Da mesma forma, não há estudos regionais para prever como as empresas vão se movimentar de um estado para outro. É uma questão grave, pois alguns municípios concentram sua atividade econômica em torno de uma empresa e podem ficar sem ela, caso deixe de haver razões tributárias para permanecer em Goiás. A reforma tributária é extremamente prematura e irresponsável.

Aline Bouhid — O fundo não supriria as perdas causadas aos estados? 

Para o Fundo de Desenvolvimento Regional estão previstos R$ 40 bilhões, aportados pela União. Mais recentemente, se ventilou a possibilidade de aumentar para R$ 75 bilhões. A questão é que esses valores são basicamente insuficientes. Este valor deveria ser oferecido em investimentos para motivar a permanência de empresas após o fim dos incentivos fiscais. Ocorre que apenas Goiás, que é um estado relativamente menor, concede R$ 14 bilhões de isenções e se estima que a quantidade de incentivos fiscais concedidos por todos os estados ultrapasse R$ 200 bilhões. Os incentivos de um fundo de R$75 bilhões não bastarão para convencer empresas que atualmente têm mais de R$ 200 bilhões em subsídios.
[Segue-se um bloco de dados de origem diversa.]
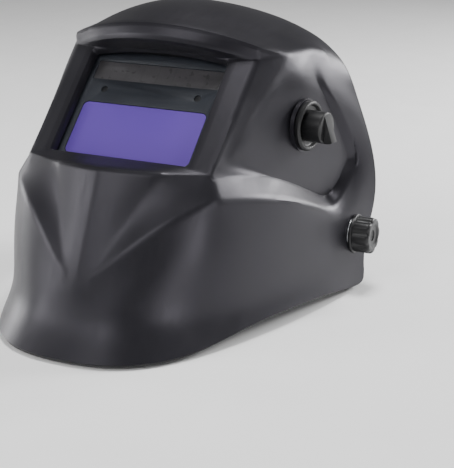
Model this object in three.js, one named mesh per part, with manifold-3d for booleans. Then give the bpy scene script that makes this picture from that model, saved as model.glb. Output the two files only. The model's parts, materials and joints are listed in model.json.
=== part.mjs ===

Há ainda outro problema mais profundo. Naturalmente, todos os estados vão querer um pedaço do Fundo de Desenvolvimento Regional, inclusive aqueles mais desenvolvidos. Não há razão para eles abrirem mão dessa disputa. Se a distribuição privilegiar estados mais populosos (pois o número de habitantes já é um critério cogitado), vamos aprofundar as desigualdades regionais, em vez de reduzi-las

Italo Wolff – É mais ou menos o problema que temos com o Banco Nacional do Desenvolvimento Econômico e Social (BNDES), certo? Pois o BNDES também investiu dinheiro subsidiado principalmente no Sul e Sudeste. 

Exato. Os teóricos da reforma combatem tanto os incentivos fiscais, mas a União gasta uma fortuna com subsídios na forma de transferência para empresas, e gasta de uma forma que é extremamente concentradora. A maior parte dos estímulos da União vão para estados já desenvolvidos.